Me: just once… we had a beautiful ceremony in my parents yard with all my Barbie dolls in attendance but an hour later he went back to live with his mom
Him: lol aww you were 5?
Me: don’t be ridiculous *sips drink* I was 30
Thanks to everyone who said nothing while I walked around with my zipper down all morning.
How to open a letter:
1. Carefully remove seal
2. Slide your finger unde–okay the seal is back GET THAT SEAL OUT OF THE ROOM NO SEALS ALLO
VILLAGERS: Stop crying wolf, you stupid idiot!
BOY: Fine
{later}
BOY: Help…Wolf!
WOLF: What’s up?
BOY: I need you to kill the villagers
Sitting in my car eating McD’s, and I hear a quiet voice behind me go:
“Here, we have The Fat Woman in her natural habitat..”
In what can only be described as the least surprising coincidence of all time, I just found out that the 5 year-old girl who keeps stealing the buttons off my son’s shirts at school is named Coraline
Have you ever had a conversation with someone and realize half way through that you’re going to need crayons to explain it to them?
People on Twitter trying to one-up you in the comments like:
“Oh, someone close to you died?

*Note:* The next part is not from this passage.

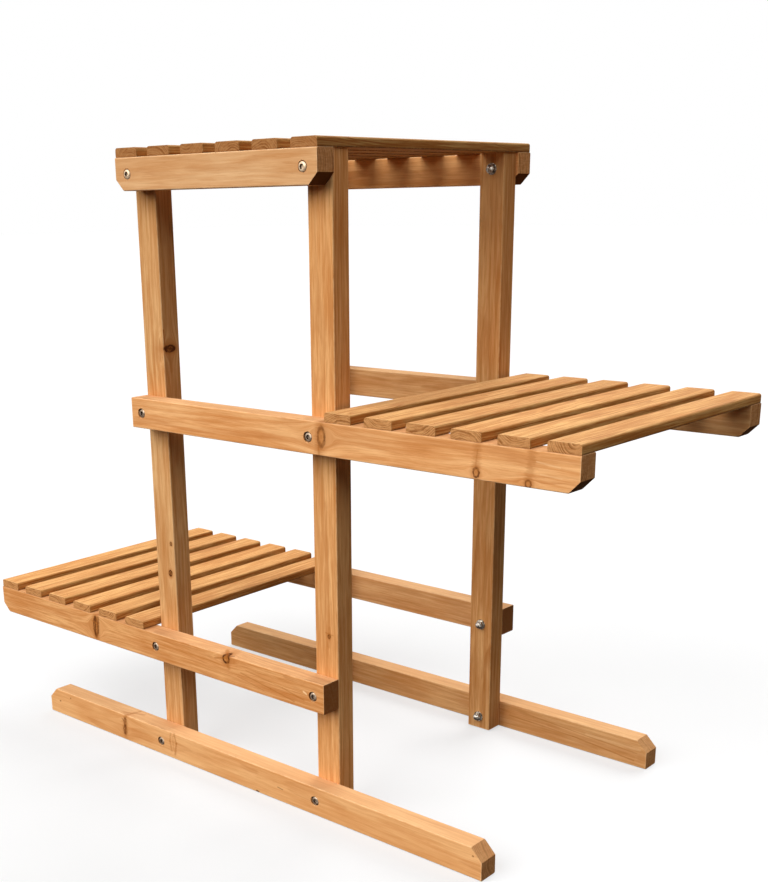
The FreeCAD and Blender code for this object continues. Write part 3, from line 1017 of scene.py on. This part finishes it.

Well I’m in the process of saying my last wor-“
I hated spiders even before my girlfriend left me for one.
Twitter: your jokes suck
Instagram: your face sucks
Snapchat: your life sucks
Facebook: your family misses you and is also racist
when it’s summer but your favorite holiday is halloween
Sherlock: *deep breath* You’re a drinker, whiskey’s your poison but mum doesn’t approve. Upper management, no middle. You hate your job but it’s too late for a change. A droll existence, Stacy.